Jay Duplass recently visited Dallas for a pre-screening of “Cyrus” and talked about how the movie came to be. “Surprisingly,” he recalled, “after ‘The Puffy Chair,’ which was at Sundance in 2005, right from that moment we started having meetings with Hollywood and basically started getting offers very quickly—which surprised us, because that movie was totally homemade, myself, my brother, my wife, his wife, one of our best friends from Austin and another cast member. That was it. It was seven people, cast and crew.
“We were getting offers like big comedies to rewrite and direct, and maybe there was a star attached. It had to go in March, you know. Mark and I began to figure out that’s definitely a formula to make a really bad movie. But they kept coming at us.
“We learned a few things during that process. We learned how specific our sense of humor is and our style is. We also learned that it’s very hard for us to work on anything that we weren’t totally inspired by. The good side of it, industry-wise, is that they would send us home with a script and we would spend a week just re-imagining the entire story from our perspective, scene by scene. It was extremely exhausting, but it really kind of fortified who we were and what we were doing. And we would go back and pitch the idea to them, and they would almost always say, ‘I can’t believe you rewrote the whole thing.’ Typically what would happen is they’d be very impressed with the story but they would ultimately say, ‘There are ten or twelve other people attached to doing the movie as it was originally conceived, so we can’t do that. But why don’t you pitch something else?’ That’s how we got to pitch more of our own ideas and kind of proved to the industry that we did have a mind for plot although we made little shaggy-looking movies, but we thought in true story terms.”
In writing “Cyrus,” Duplass continued, “we wanted to do an unconventional love story. A lot of our previous movies were about relationships with constant bickering, and we wanted to explore the positive side of a relationship.”
And from the first he and Mark had John C. Reilly in mind for the lead. “We’d always adored him,” he said, “and we wanted to have a conventional guy be the lead in the movie and the lead in the love story. And honestly in the first two weeks when we were writing it, we called the lead character John, and after three or four weeks we just admitted to ourselves, let’s face it—we’re writing this for John Reilly. And every time we imagined a scene, it got funnier, but it also got emotionally deeper and weirder with John in mind. So at a certain point we knew we probably weren’t going to make the movie if he didn’t do it. This character definitely does some questionable things, and we knew that if John was doing it, he’s so lovable and so funny and just such a generous person in general, that you would feel that and still be along for the ride. He’s just always been one of those actors that just doesn’t seem to have a limitation—he can do it all.”

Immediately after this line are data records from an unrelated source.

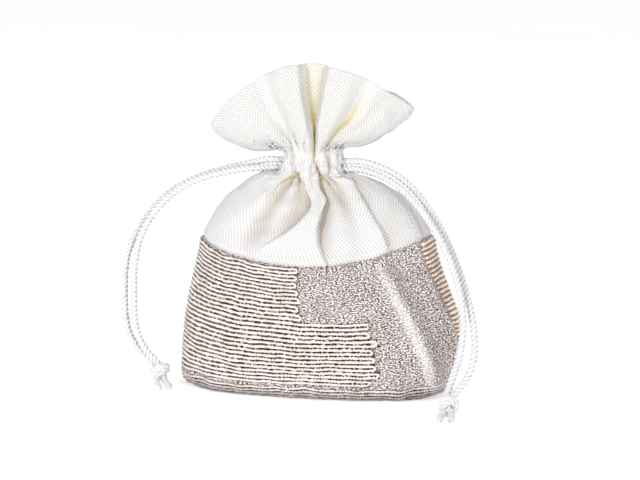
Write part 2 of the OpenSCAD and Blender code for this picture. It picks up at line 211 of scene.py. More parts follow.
def pleat_offset(row, turn):
    """The small gathers that the cords draw in: round ridges and sharp valleys, deepest at the casing."""
    t = row[0]
    depth = 1.05 * math.exp(-(((t - NECK_T) / 9.0) ** 2)) + 0.12 * smoothstep(100, 106, t)
    depth *= float(smoothstep(70, 86, t))
    phase = np.radians(turn)
    sway = 0.55 * math.sin(0.5 * t) + 0.4 * math.sin(0.83 * t + 1.0)
    big = np.abs(np.cos(8.5 * phase + 1.5 * np.sin(3 * phase + 0.4) + 0.5 * sway))
    small = np.abs(np.cos(16.5 * phase + 1.3 * np.sin(4 * phase + 0.09 * t) - 0.7 * sway))
    return depth * (1.7 * big + 0.7 * small - 1.5)


def sharp_creases(t, x):
    """How far the sharp creases of the front take the cloth in or out."""
    total = np.zeros_like(x)
    for ts, xs, drops, way, reach in CREASES:
        if not ts[0] < t < ts[-1]:
            continue
        at = float(spline(ts, xs, np.array([t]))[0])
        run = (float(spline(ts, xs, np.array([t + 0.5]))[0]) - at) / 0.5
        drop = float(np.interp(t, ts, drops))
        d = (x - at) / math.sqrt(1 + run * run)
        if way == 0:
            total -= drop * np.exp(-((np.abs(d) / reach) ** 1.3))
        else:
            d = d * way
            total -= drop * smoothstep(-0.1, 0.6, d) * np.exp(-((np.maximum(d, 0) / reach) ** 1.6))
            total += 0.4 * drop * (1 - smoothstep(-0.1, 0.6, d)) * np.exp(-((d / (0.45 * reach)) ** 2))
    return total


def crease_offset(t, x, side):
    """The lower cloth's soft creases and bulges."""
    if side == BACK:
        return 0.5 * waves(x, t, 5, 34) * smoothstep(20, 34, t) * (1 - smoothstep(58, 66, t))
    line = spline([18, 30, 44.5, 63], [37.5, 35.5, 30, 21.5], np.clip(t, 18, 63))
    ridge = 1.8 * np.exp(-(((x - line) / 2.7) ** 2)) - 1.1 * np.exp(-(((x - line - 5.0) / 2.8) ** 2))
    ridge -= 0.6 * np.exp(-(((x - line + 5.5) / 3.5) ** 2))
    ridge *= smoothstep(17, 24, t) * (1 - 0.7 * smoothstep(56, 66, t))
    soft = 0.45 * waves(x, t, 3, 40) * smoothstep(20, 32, t) * (1 - smoothstep(60, 70, t))
    hem = 0.55 * np.sin(x * 0.55 + 1.2 * np.sin(x * 0.21))
    hem *= smoothstep(15, 18, t) * (1 - smoothstep(20, 25, t))
    return ridge + soft + hem


def row_points(row, turn, side):
    """The points of one row of the skin at the given angles, in mm."""
    t, z, rise_l, rise_r, a_l, a_r, b, power, level = row
    # The right side seam is pulled round to the front, most of all at the yoke.
    pulled = 21 * smoothstep(17, 60, t) * (1 - smoothstep(64, 90, t))
    away = np.minimum(turn % 360, 360 - turn % 360)
    phase = np.radians(turn - pulled * np.exp(-((away / 52) ** 2)))
    c, s = np.cos(phase), np.sin(phase)
    a = np.where(c < 0, a_l, a_r)
    rise = np.where(c < 0, rise_l, rise_r)
    end = np.maximum(0, (np.abs(c) - level) / (1 - level))
    x = a * c
    y = b * np.sign(s) * np.abs(s) ** power
    height = z + rise * end**2
    if side == BACK:  # the back half of the frill hangs a little lower
        height = height - 3.2 * np.abs(s) * smoothstep(102, 126, t)
    across = np.hypot(c / np.maximum(a, 1), s / max(b, 6))
    nx, ny = c / np.maximum(a, 1) / across, s / max(b, 6) / across
    out = fold_offset(row, side, turn) + pleat_offset(row, turn) + crease_offset(t, x, side)
    if side == FRONT:
        out = out + sharp_creases(t, x)
        puff = np.exp(-(((turn - 208) / 13) ** 2)) * 2.6 + np.exp(-(((turn - 333) / 12) ** 2)) * 1.8
        out = out + puff * math.exp(-(((t - 91.5) / 4.5) ** 2))
    out = out + 0.25 * math.sin(math.pi * min(max((t - CASING_T[0]) / (CASING_T[1] - CASING_T[0]), 0), 1))
    edge = np.abs(np.sin(np.radians(turn)))
    out *= np.clip(edge * 6, 0.0, 1) ** 0.7 * (1 if b > 6 else b / 6)
    # Where the frill turns outwards it is calm beside the side seams.
    out *= 1 - math.exp(-(((t - 104.5) / 5.0) ** 2)) * (1 - smoothstep(0.3, 0.85, edge))
    step = np.gradient(out) / np.maximum(np.hypot(np.gradient(x), np.gradient(y)), 1e-3)
    shift = -np.clip(step, -1.6, 1.6) * np.interp(t, [63, 74, 96, 110, 128], [0.2, 0.35, 0.2, 0.5, 0.6])
    # The bag leans a little to the left of its base.
    lean = 3.0 * (1 - min(t, 96) / 96)
    return np.stack([x + out * nx - shift * ny + lean, y + out * ny + shift * nx, height, out], -1)


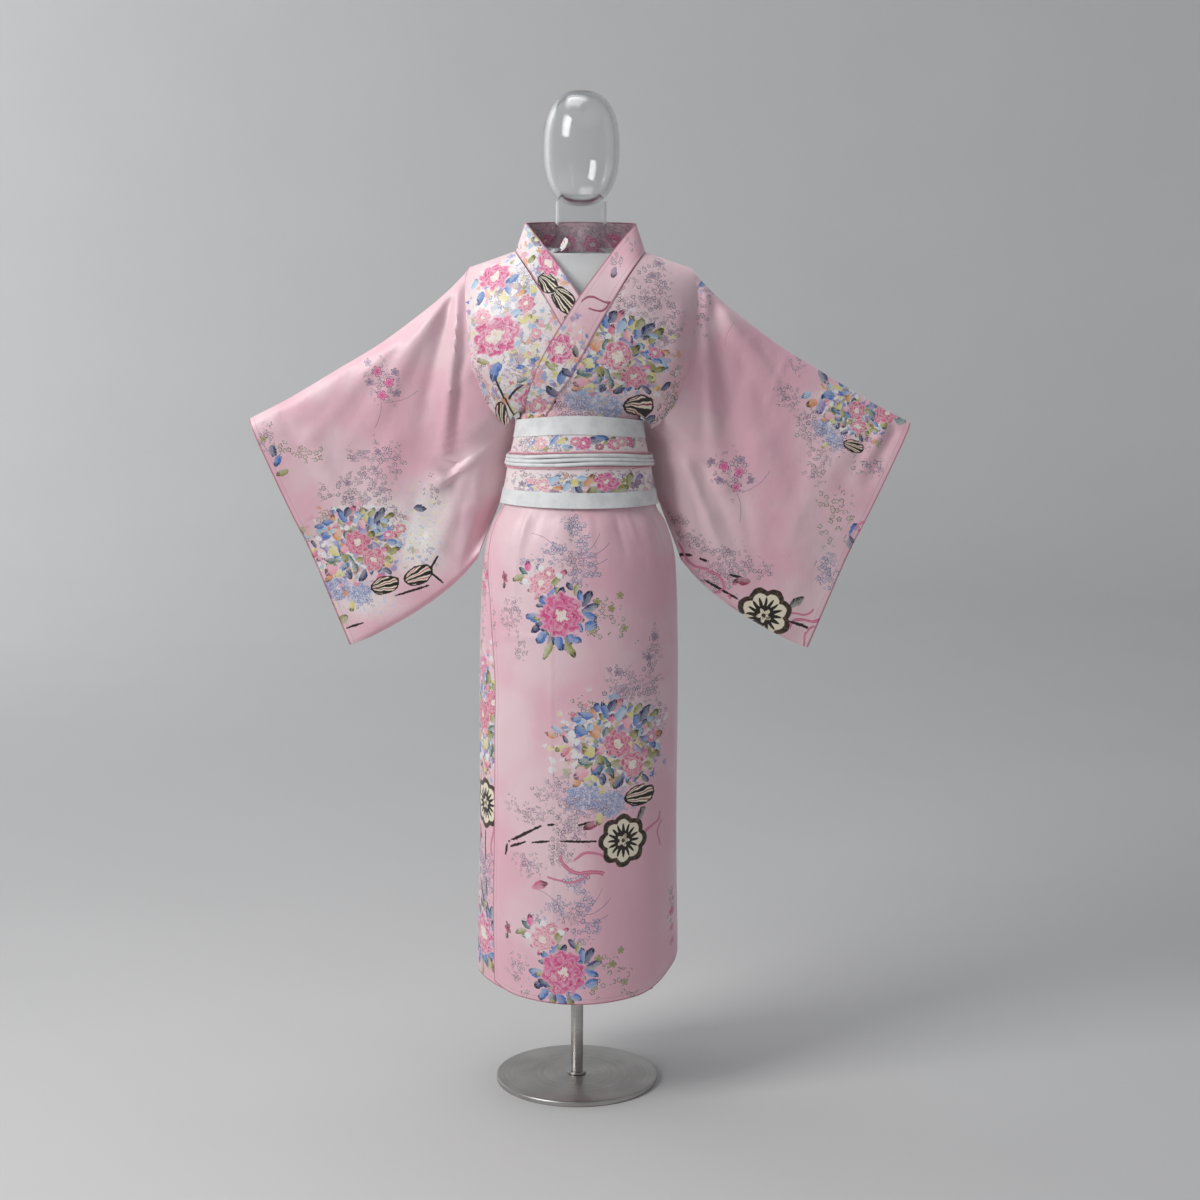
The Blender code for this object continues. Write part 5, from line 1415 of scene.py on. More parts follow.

Fortunately Reilly said yes, and so did ultra-hot Jonah Hill, who signed on for the change of pace title role as the strange young man who becomes John’s antagonist. “Everybody knows that funny, affable, charismatic side of Jonah,” Duplass said. “We saw this other sort of dark, deep, calculated side to him. We wanted to see something different from him—that was really exciting for us, to have him do something different.”
Jay and Mark brought their distinctive style to “Cyrus” as well, applying it to a larger project than their previous efforts but remaining true to themselves. That included using their usual kind of on-set improvisation. Their scripts are fully written, but the actors can change the dialogue while shooting, and their colleagues then respond similarly as the camera continues to film, following the thread of conversation, including the pauses. “I think what differentiates our style of improvisation from everyone else’s is that normally when people think of improvisation now, they think of the Apatow world or the Adam McKay-Will Ferrell world where essentially improv means to generate a joke,” Jay explained. “What we’re doing is that we improvise every scene, we improvise dramatic scenes. And the goal is not necessarily to make something funnier—it’s just to get a more naturalistic performance.
“That’s why we shoot in a documentary style where we bring the cameras to the actors. We really just set them up in a room and say, let’s do this—you guys know what you’re here to do. So we refer to it as character-based or role-based improvisation. They know the goal they’re trying to achieve in the scene. They’re more than welcome to use all the language in the script if that’s comfortable for them, but they also need to know that the person across from them probably will not be regurgitating lines as written in the script. And what that forces them to do is truly be in the moment with that other actor. It creates the feeling on the set that we’re trying to accomplish in the film—the feeling that anything can happen right here in this moment. We want to really keep you on your toes. We’re trying to create an environment where lightning can strike.
“Yes, John is in this movie, and he’d done Will Ferrell stuff. And yes, Jonah is in this movie, and he’s done Judd Apatow stuff. But it’s not balls-out humor. It’s really character first and story first. I feel like it’s more of a ‘Sideways,’ ‘Juno,’ ‘Little Miss Sunshine’ tone, where it is funny, but it’s really story first.”
That approach means that a good deal of the filmmaking actually comes after the shoot.
“Our edits are really long—it’s almost like a documentary edit,” Jay said. “It took us nine months to finish the film from the day we started shooting. That’s pretty rare for a little movie like this. We’re really managing the tone and trying to make sure that we’re tweaking people’s interest but not going over the edge. And we’re monsters in the editing room. The worst thing we can do is to make you sit in a seat one minute longer than you’re supposed to sit in a seat. And we love short movies. The ninety-minute form is something we are obsessed with. To me, if you can fit it into the ninety-minute form, it’s the greatest thing ever, because if you have people leaving the theatre saying, ‘I want more,’ that’s the best position you can be in.”